Population Profile of Australia: 2010-2029

Australia-Population

Source: Euromonitor International from national statistics

Note: Data for 2015 onwards is forecast

Living in little boxes

According to recent Australian Census data, one- and two-person households now represent 54% of all households in this country, and young people, particularly women in their 20s, are dominating this market sector. Across the country, 40% of new dwellings are now apartments or units, and building approvals outnumber those for houses. In Melbourne, for example, the inner city sees an increasing number of high-rise residential towers (above 30 storeys) with almost half of them smaller than 50 square metres. The Property Council of Australia and much of the industry acknowledge the problem, and there is a plan for new guidelines next year to prevent “vertical slums” in the future.

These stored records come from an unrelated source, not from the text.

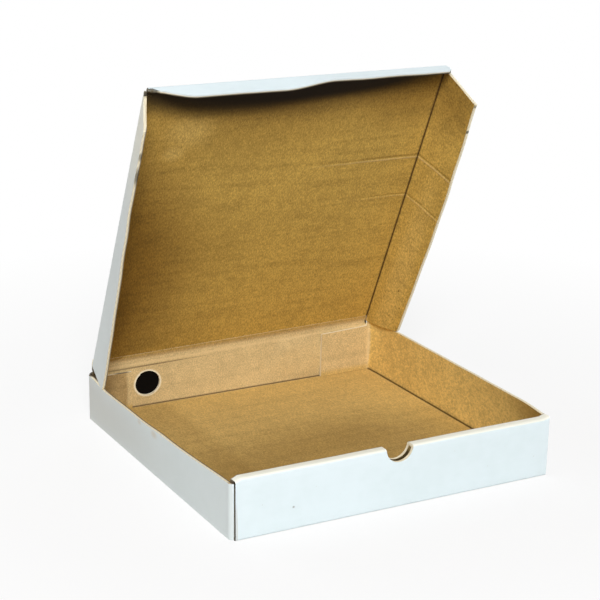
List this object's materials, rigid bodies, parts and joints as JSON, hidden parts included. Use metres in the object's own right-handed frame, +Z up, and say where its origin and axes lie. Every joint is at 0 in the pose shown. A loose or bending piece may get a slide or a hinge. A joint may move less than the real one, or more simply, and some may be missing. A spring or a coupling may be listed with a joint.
{
  "type": "pizza box",
  "caption": "Shallow square corrugated-board box with a hinged tuck-in lid, a rolled double front wall, a thumb notch and a vent hole in the back wall.",
  "frame": {"origin": "middle of the underside of the tray, on the surface that the box stands on", "axes": "+X along the front wall to the right, +Y from the front wall to the back wall and the hinge, +Z up"},
  "size_m": [0.311, 0.318, 0.3335],
  "materials": {
    "corrugated_board": "matt corrugated board, white paper liner outside, brown kraft liner inside, raw fluted cut edges"
  },
  "bodies": {
    "tray": {"tray": "corrugated_board"},
    "lid": {"lid_panel": "corrugated_board"},
    "front_flap": {"lid_front_flap": "corrugated_board"},
    "left_flap": {"lid_left_flap": "corrugated_board"},
    "right_flap": {"lid_right_flap": "corrugated_board"}
  },
  "joints": [
    {"name": "lid_hinge", "type": "hinge", "parent": "tray", "child": "lid", "pos_m": [0, 0.1575, 0.056], "axis": [-1, 0, 0], "range_deg": [-65, 115]},
    {"name": "front_flap_fold", "type": "hinge", "parent": "lid", "child": "front_flap", "pos_m": [0, 0.02881, 0.33197], "axis": [-1, 0, 0], "range_deg": [-10, 90]},
    {"name": "left_flap_fold", "type": "hinge", "parent": "lid", "child": "left_flap", "pos_m": [-0.15, 0.09411, 0.19195], "axis": [0, 0.4226, -0.9063], "range_deg": [-30, 90]},
    {"name": "right_flap_fold", "type": "hinge", "parent": "lid", "child": "right_flap", "pos_m": [0.15, 0.09411, 0.19195], "axis": [0, -0.4226, 0.9063], "range_deg": [-30, 90]}
  ]
}
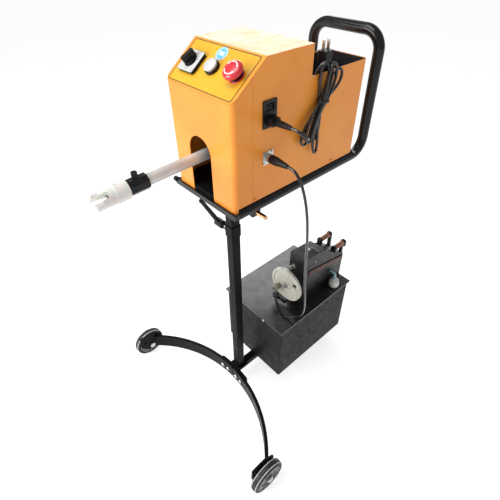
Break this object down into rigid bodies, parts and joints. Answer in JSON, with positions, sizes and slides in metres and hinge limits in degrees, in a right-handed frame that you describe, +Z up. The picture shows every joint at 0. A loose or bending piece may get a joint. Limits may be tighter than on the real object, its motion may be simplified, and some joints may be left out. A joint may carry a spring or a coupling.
{
  "type": "wire feeder",
  "caption": "Wheeled pedestal wire feeder: sloped-panel drive case with guide tube and forked nozzle, push handle, lower cabinet with hand-cranked roller head.",
  "frame": {"origin": "on the floor, at the centre of the footprint box of the object without its cords", "axes": "+Z up, -Y forward, the way the guide tube and nozzle point, +X the side with the inlet and control socket"},
  "size_m": [0.661, 0.704, 1.074],
  "materials": {
    "orange": "gloss orange-yellow powder coat",
    "black_metal": "black powder coat",
    "black_gloss": "gloss black lid",
    "black_plastic": "moulded black plastic",
    "label": "printed yellow film",
    "white_plastic": "white plastic",
    "nylon": "milky white nylon",
    "red": "red plastic",
    "steel": "zinc plated",
    "pale_tube": "pale grey tube",
    "brass": "brass",
    "copper": "copper coloured",
    "cream": "cream enamel",
    "grey_hub": "grey moulded hub",
    "tyre": "black rubber tyre",
    "rubber": "black rubber",
    "liner": "black lining",
    "knob_brown": "grey-brown knob",
    "ribgrey": "grey ribbed plate",
    "pcb": "board and supply case",
    "aluminium_plate": "machined plate"
  },
  "bodies": {
    "frame": {"base_beam": "black_metal", "cabinet": "black_metal", "cabinet_lid": "black_gloss", "case_screws": "steel", "clamp_collar": "black_metal", "control_lead": "rubber", "control_plug": "black_plastic", "control_socket": "steel", "copper_strip": "copper", "cord_foot": "rubber", "cross_shaft": "brass", "drive_frame": "aluminium_plate", "electronics": "pcb", "floor_plate": "black_metal", "front_arms": "black_metal", "front_cover": "orange", "gearmotor": "steel", "head_housing": "black_metal", "inlet_plug": "rubber", "inlet_socket": "black_plastic", "main_body": "orange", "mains_hank": "rubber", "mains_lead": "rubber", "mains_tail": "rubber", "oil_bowl": "white_plastic", "panel_collars": "black_plastic", "panel_label": "label", "post": "black_metal", "rear_feet": "rubber", "recess_liner": "liner", "ribbed_plate": "ribgrey", "roller_brackets": "black_metal", "stand_bolts": "steel", "switch_base": "black_plastic", "tray_bars": "black_metal", "tray_tube": "black_metal", "wall_plug": "rubber"},
    "switch_knob": {"switch_knob": "black_plastic"},
    "push_button": {"button_cap": "white_plastic"},
    "stop_plunger": {"estop_stem": "red"},
    "stop_head": {"estop_head": "red"},
    "rocker": {"rocker": "black_plastic"},
    "clamp_lever": {"clamp_lever": "black_plastic"},
    "wheel_left": {"tyre_left": "tyre", "hub_left": "grey_hub"},
    "wheel_right": {"tyre_right": "tyre", "hub_right": "grey_hub"},
    "wire_spool": {"wire_spool": "black_plastic"},
    "handwheel": {"handwheel": "cream", "handwheel_pins": "steel"},
    "crank_knob": {"crank_knob": "knob_brown"},
    "roller_left": {"roller_left": "copper"},
    "roller_right": {"roller_right": "copper"},
    "feed_tube": {"guide_tube": "pale_tube"},
    "nozzle": {"clamp_sleeve": "black_metal", "nozzle": "nylon"},
    "thumb_screw": {"thumb_screw": "black_metal"},
    "drive_roll": {"drive_roll": "steel"},
    "pressure_arm": {"pressure_arm": "black_metal"},
    "pressure_roll": {"pressure_roll": "steel"}
  },
  "joints": [
    {"name": "switch_turn", "type": "hinge", "parent": "frame", "child": "switch_knob", "pos_m": [-0.0545, -0.07862, 1.04079], "axis": [0, -0.6126, 0.7904], "range_deg": [-60, 60]},
    {"name": "button_press", "type": "slide", "parent": "frame", "child": "push_button", "axis": [0, 0.6126, -0.7904], "range_m": [0, 0.003], "stiffness_N_per_m": 300, "springref_m": -0.002},
    {"name": "stop_press", "type": "slide", "parent": "frame", "child": "stop_plunger", "axis": [0, 0.6126, -0.7904], "range_m": [0, 0.004], "stiffness_N_per_m": 900, "springref_m": -0.004},
    {"name": "stop_twist", "type": "hinge", "parent": "stop_plunger", "child": "stop_head", "pos_m": [0.068, -0.07585, 1.04293], "axis": [0, -0.6126, 0.7904], "range_deg": [0, 45], "stiffness_Nm_per_rad": 0.05},
    {"name": "rocker_tilt", "type": "hinge", "parent": "frame", "child": "rocker", "pos_m": [0.097, -0.02776, 0.988], "axis": [0, 1, 0], "range_deg": [0, 18]},
    {"name": "clamp_turn", "type": "hinge", "parent": "frame", "child": "clamp_lever", "pos_m": [-0.04, -0.04976, 0.659], "axis": [1, 0, 0], "range_deg": [-20, 90]},
    {"name": "wheel_left_spin", "type": "hinge", "parent": "frame", "child": "wheel_left", "pos_m": [-0.312, -0.21576, 0.053], "axis": [1, 0, 0], "continuous": true},
    {"name": "wheel_right_spin", "type": "hinge", "parent": "frame", "child": "wheel_right", "pos_m": [0.312, -0.21576, 0.053], "axis": [1, 0, 0], "continuous": true},
    {"name": "spool_spin", "type": "hinge", "parent": "frame", "child": "wire_spool", "pos_m": [-0.01, 0.18424, 0.191], "axis": [1, 0, 0], "continuous": true},
    {"name": "handwheel_spin", "type": "hinge", "parent": "frame", "child": "handwheel", "pos_m": [0.047, 0.11824, 0.389], "axis": [0, 1, 0], "continuous": true},
    {"name": "crank_knob_spin", "type": "hinge", "parent": "handwheel", "child": "crank_knob", "pos_m": [0.021, 0.11824, 0.369], "axis": [0, 1, 0], "continuous": true},
    {"name": "roller_left_spin", "type": "hinge", "parent": "frame", "child": "roller_left", "pos_m": [0.028, 0.31123, 0.457], "axis": [0, 1, 0], "continuous": true},
    {"name": "roller_right_spin", "type": "hinge", "parent": "frame", "child": "roller_right", "pos_m": [0.084, 0.31123, 0.457], "axis": [0, 1, 0], "continuous": true},
    {"name": "tube_swing", "type": "hinge", "parent": "frame", "child": "feed_tube", "pos_m": [-0.006, 0.03424, 0.886], "axis": [1, 0, 0], "range_deg": [-11, 20]},
    {"name": "nozzle_turn", "type": "hinge", "parent": "feed_tube", "child": "nozzle", "pos_m": [-0.006, -0.31555, 0.87379], "axis": [0, -0.9994, -0.0349], "range_deg": [-90, 90]},
    {"name": "thumb_screw_turn", "type": "hinge", "parent": "nozzle", "child": "thumb_screw", "pos_m": [-0.006, -0.26328, 0.89562], "axis": [0, -0.0349, 0.9994], "range_deg": [-180, 180]},
    {"name": "drive_roll_spin", "type": "hinge", "parent": "frame", "child": "drive_roll", "pos_m": [-0.006, 0.09824, 0.8651], "axis": [1, 0, 0], "continuous": true},
    {"name": "pressure_arm_lift", "type": "hinge", "parent": "frame", "child": "pressure_arm", "pos_m": [-0.006, 0.14624, 0.9089], "axis": [1, 0, 0], "range_deg": [-10, 0], "stiffness_Nm_per_rad": 2, "springref_deg": 11.46},
    {"name": "pressure_roll_spin", "type": "hinge", "parent": "pressure_arm", "child": "pressure_roll", "pos_m": [-0.006, 0.09824, 0.9049], "axis": [1, 0, 0], "continuous": true}
  ],
  "couplings": [
    {"joint": "pressure_roll_spin", "follows": "drive_roll_spin", "ratio": -1.1111}
  ]
}
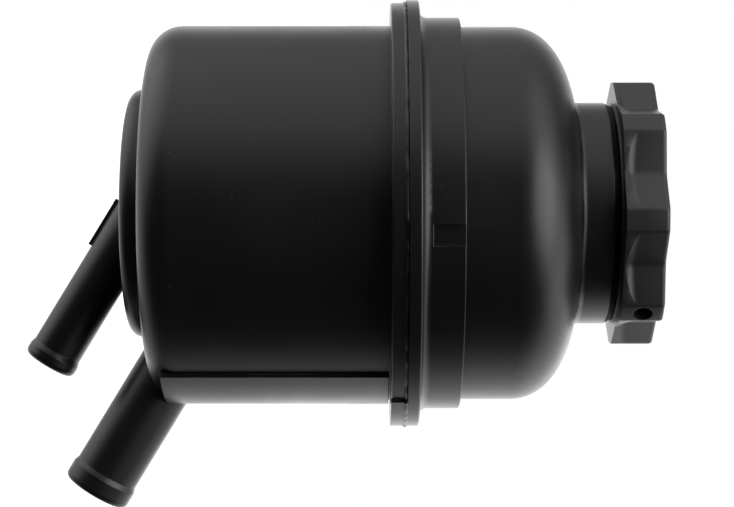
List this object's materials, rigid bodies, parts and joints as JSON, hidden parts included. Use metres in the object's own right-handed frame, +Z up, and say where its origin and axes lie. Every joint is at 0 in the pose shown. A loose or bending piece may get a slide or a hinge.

Households by Type in Australia: 2010-2028

Australia-Households

Source: Euromonitor International from national statistics

Note: Data for 2015 onwards is forecast

A challenging economic landscape ahead

Accounting and consultancy firm PricewaterhouseCoopers (PWC) predicts that Australia could be excluded from the world’s 20 largest economies in 2050 as the mining boom cools down. In 2011, Australia was ranked the 17th largest economy in the world, according to PWC, whose consulting economics and policy leader, Jeremy Thorpe, warned: “Other countries are growing in population and they’re going through that urbanisation cycle. Australia really needs to have a long-term plan for innovation and invest in STEM: science, technology, engineering and mathematics”.